Right, I'm going out of my way to avoid inviting Google/Apple and their respective app store surveillance ecosystems into my transactions. I don't even have banking apps installed. I don't understand why so many people are prostrating themselves to this future for minor convenience.
Mobile payments (at least in places where they are executed correctly) are certainly a huge improvement over physically exchanging cash and change. I haven't needed to take out my wallet for years.
You just need to understand how things are now. Here are few modern smartphone conventions that render banking on an old-fashioned PC totally obsolete:
- Remembering that you need to do banking, but waiting to do it until you're at home in front of your computer. This is impossible now, and if I don't follow the impulse the moment it occurs, the impulse will forever escape into the ether.
- Even the mere mention of needing to observe a URL is often far too scary. Typing one in, or using a browser bookmark is of course, impossible.
- Using a keyboard and mouse. It's just too onerous to use tools that are efficient and accurate. Modern users would much rather try to build a mental map of the curvature of their thumb, so that when they touch their touchscreen and obscure the button they're hitting, they they can reference that 3D mental map to guess at what portion of the screen they've actually pressed. Getting this wrong 30% of the time does not detract from the allure of touch screens.
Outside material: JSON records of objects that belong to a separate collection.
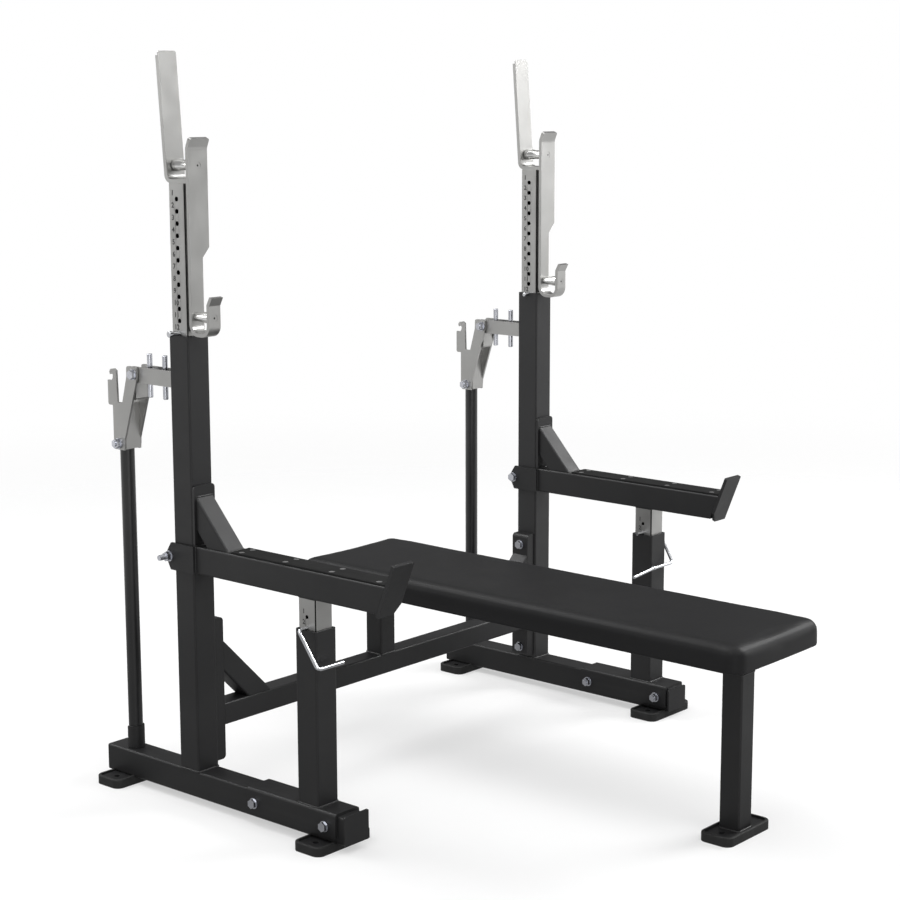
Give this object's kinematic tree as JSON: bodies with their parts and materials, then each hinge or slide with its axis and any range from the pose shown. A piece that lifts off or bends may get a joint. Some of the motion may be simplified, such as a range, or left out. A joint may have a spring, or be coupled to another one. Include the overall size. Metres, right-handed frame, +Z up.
{
  "type": "competition bench press",
  "caption": "Competition bench press: padded bench between height-adjustable bar racks with roller hooks, lever jacks and sliding safety arms.",
  "frame": {"origin": "centre of the bounding box's bottom face, on the floor midway between the side frames", "axes": "+Z up; +Y from the foot end of the bench towards the jack levers; the barbell lies along X"},
  "size_m": [1.344, 1.392, 1.629],
  "materials": {
    "black_powder_coat": "satin powder coat with a fine texture",
    "satin_nickel": "satin nickel plate",
    "zinc_bolts": "bright zinc plate",
    "pad_vinyl": "satin black upholstery vinyl, no visible seams",
    "liner_plastic": "matte black wear strip",
    "black_rubber": "matte black moulded rubber"
  },
  "bodies": {
    "frame": {"base_beams": "black_powder_coat", "end_plates": "black_powder_coat", "foot_plates": "black_powder_coat", "rubber_feet": "black_rubber", "crossbeam": "black_powder_coat", "crossbeam_brackets": "black_powder_coat", "crossbeam_braces": "black_powder_coat", "post_saddles": "black_powder_coat", "frame_bolts": "zinc_bolts", "jack_arms": "satin_nickel", "jack_pegs": "zinc_bolts", "lever_rests": "black_powder_coat", "bench_rear_leg": "black_powder_coat", "bench_front_leg": "black_powder_coat", "bench_beam": "black_powder_coat", "pad_bars": "black_powder_coat", "pad_screws": "zinc_bolts", "bench_pad": "pad_vinyl", "upright_left": "black_powder_coat", "upright_right": "black_powder_coat", "front_post_left": "black_powder_coat", "front_post_right": "black_powder_coat"},
    "inner_left": {"inner_upright_left": "satin_nickel", "rack_hook_left": "satin_nickel", "rack_finger_left": "satin_nickel", "hook_axles_left": "satin_nickel"},
    "upper_roller_left": {"upper_roller_left": "satin_nickel"},
    "lower_roller_left": {"lower_roller_left": "satin_nickel"},
    "height_pin_left": {"height_pin_left": "zinc_bolts"},
    "lever_left": {"lever_head_left": "satin_nickel", "lever_bar_left": "black_powder_coat", "lever_bolt_left": "zinc_bolts"},
    "safety_left": {"safety_yoke_left": "black_powder_coat", "safety_bolt_left": "zinc_bolts", "safety_arm_left": "black_powder_coat", "safety_end_plate_left": "black_powder_coat", "safety_brace_left": "black_powder_coat", "safety_liner_left": "liner_plastic", "liner_screws_left": "zinc_bolts", "post_slider_left": "satin_nickel"},
    "latch_pin_left": {"latch_pin_left": "zinc_bolts"},
    "inner_right": {"inner_upright_right": "satin_nickel", "rack_hook_right": "satin_nickel", "rack_finger_right": "satin_nickel", "hook_axles_right": "satin_nickel"},
    "upper_roller_right": {"upper_roller_right": "satin_nickel"},
    "lower_roller_right": {"lower_roller_right": "satin_nickel"},
    "height_pin_right": {"height_pin_right": "zinc_bolts"},
    "lever_right": {"lever_head_right": "satin_nickel", "lever_bar_right": "black_powder_coat", "lever_bolt_right": "zinc_bolts"},
    "safety_right": {"safety_yoke_right": "black_powder_coat", "safety_bolt_right": "zinc_bolts", "safety_arm_right": "black_powder_coat", "safety_end_plate_right": "black_powder_coat", "safety_brace_right": "black_powder_coat", "safety_liner_right": "liner_plastic", "liner_screws_right": "zinc_bolts", "post_slider_right": "satin_nickel"},
    "latch_pin_right": {"latch_pin_right": "zinc_bolts"}
  },
  "joints": [
    {"name": "height_slide_left", "type": "slide", "parent": "frame", "child": "inner_left", "axis": [0, 0, 1], "range_m": [0, 0.05]},
    {"name": "upper_roller_spin_left", "type": "hinge", "parent": "inner_left", "child": "upper_roller_left", "pos_m": [-0.59, 0.419, 1.393], "axis": [0, 1, 0], "continuous": true},
    {"name": "lower_roller_spin_left", "type": "hinge", "parent": "inner_left", "child": "lower_roller_left", "pos_m": [-0.602, 0.34, 1.078], "axis": [0, 1, 0], "continuous": true},
    {"name": "height_pin_pull_left", "type": "slide", "parent": "inner_left", "child": "height_pin_left", "axis": [-1, 0, 0], "range_m": [0, 0.07]},
    {"name": "jack_lever_left", "type": "hinge", "parent": "frame", "child": "lever_left", "pos_m": [-0.59, 0.577, 0.938], "axis": [1, 0, 0], "range_deg": [0, 110]},
    {"name": "safety_slide_left", "type": "slide", "parent": "frame", "child": "safety_left", "axis": [0, 0, 1], "range_m": [0, 0.135]},
    {"name": "latch_pin_pull_left", "type": "slide", "parent": "safety_left", "child": "latch_pin_left", "axis": [-1, 0, 0], "range_m": [0, 0.065]},
    {"name": "height_slide_right", "type": "slide", "parent": "frame", "child": "inner_right", "axis": [0, 0, 1], "range_m": [0, 0.05]},
    {"name": "upper_roller_spin_right", "type": "hinge", "parent": "inner_right", "child": "upper_roller_right", "pos_m": [0.59, 0.419, 1.3845], "axis": [0, 1, 0], "continuous": true},
    {"name": "lower_roller_spin_right", "type": "hinge", "parent": "inner_right", "child": "lower_roller_right", "pos_m": [0.578, 0.34, 1.0695], "axis": [0, 1, 0], "continuous": true},
    {"name": "height_pin_pull_right", "type": "slide", "parent": "inner_right", "child": "height_pin_right", "axis": [1, 0, 0], "range_m": [0, 0.07]},
    {"name": "jack_lever_right", "type": "hinge", "parent": "frame", "child": "lever_right", "pos_m": [0.59, 0.577, 0.938], "axis": [1, 0, 0], "range_deg": [0, 110]},
    {"name": "safety_slide_right", "type": "slide", "parent": "frame", "child": "safety_right", "axis": [0, 0, 1], "range_m": [0, 0.135]},
    {"name": "latch_pin_pull_right", "type": "slide", "parent": "safety_right", "child": "latch_pin_right", "axis": [1, 0, 0], "range_m": [0, 0.078]}
  ]
}
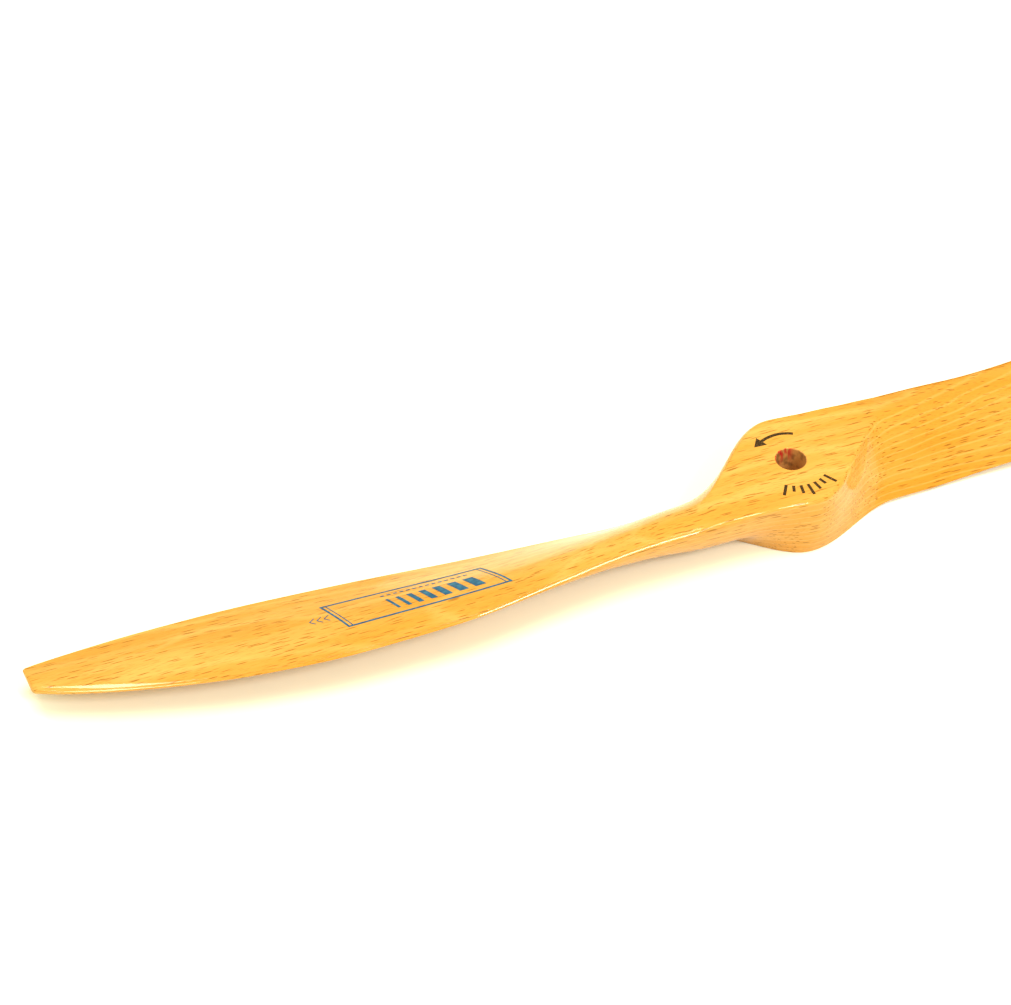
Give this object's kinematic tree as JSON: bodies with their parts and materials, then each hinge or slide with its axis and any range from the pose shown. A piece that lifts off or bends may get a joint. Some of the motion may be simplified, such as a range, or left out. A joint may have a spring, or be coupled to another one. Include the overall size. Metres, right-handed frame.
{
  "type": "model aircraft propeller",
  "caption": "Carved wooden propeller with twisted blades, a drilled hub and a printed transfer on each blade, for a large radio-controlled aeroplane.",
  "frame": {"origin": "on the bore's axis at the flat back face of the hub, which the propeller lies on", "axes": "+Z along the bore towards the front face and the thrust, +X out along one blade, +Y towards that blade's leading edge"},
  "size_m": [0.4826, 0.0528, 0.022],
  "materials": {
    "lacquered_beech": "gloss",
    "printed_film": "gloss"
  },
  "bodies": {
    "root": {"propeller_body": "lacquered_beech", "blade_transfer_1": "printed_film", "blade_transfer_2": "printed_film"}
  },
  "joints": []
}
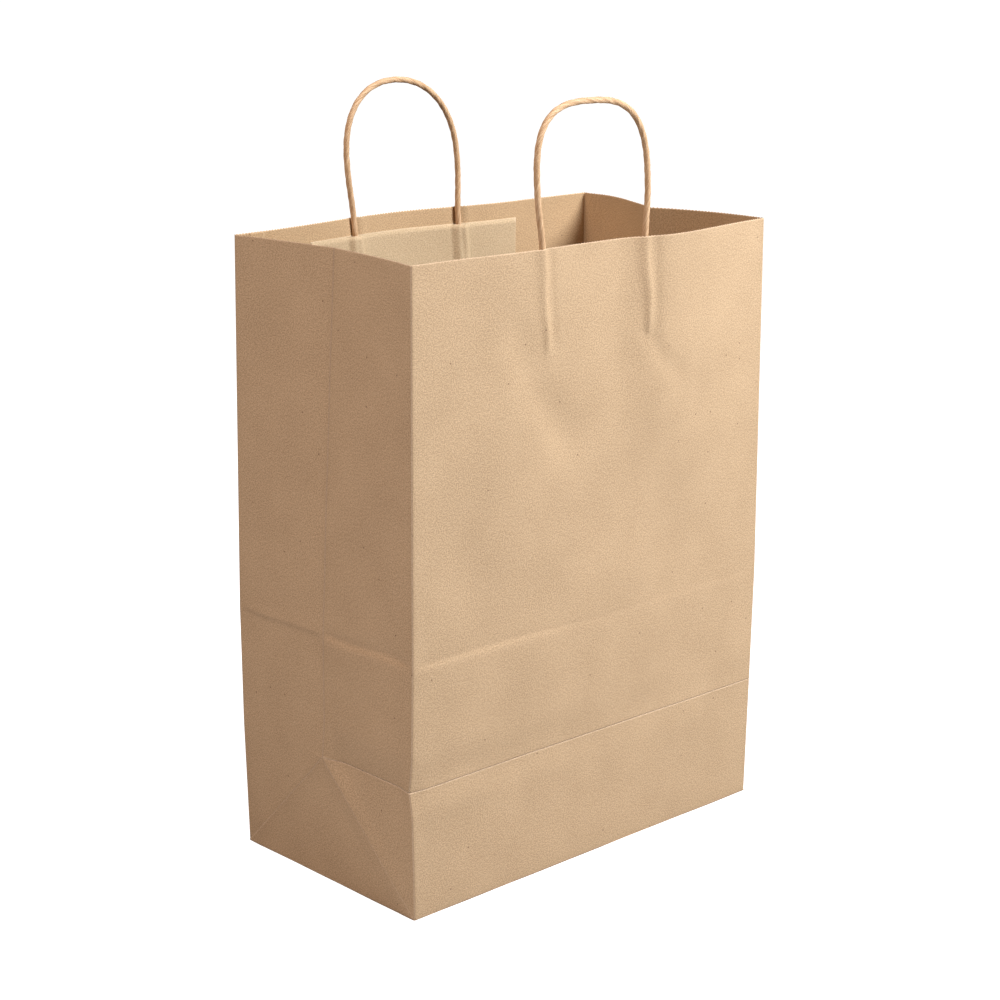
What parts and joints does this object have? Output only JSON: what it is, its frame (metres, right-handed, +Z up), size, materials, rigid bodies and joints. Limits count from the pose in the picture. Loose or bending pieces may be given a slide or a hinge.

- Using a normal-sized screen that allows you to actually see a lot of data at once, or even use multiple tabs. Again, this is really unthinkable. Of course it be be completely unacceptable to need to wait to do your banking until you're in front of a computer. It's 2026, and I cannot be bothered to remember to do a task later. But, in needing to always follow every impulse immediately, it doesn't matter that my phone screen only displays a small amount of information at once, or that tabbed browsing is impossible in a banking app. Those inconveniences are acceptable, or even welcome!
Sounds like someone forgetting that for a large number of people, their mobile device is their only computer.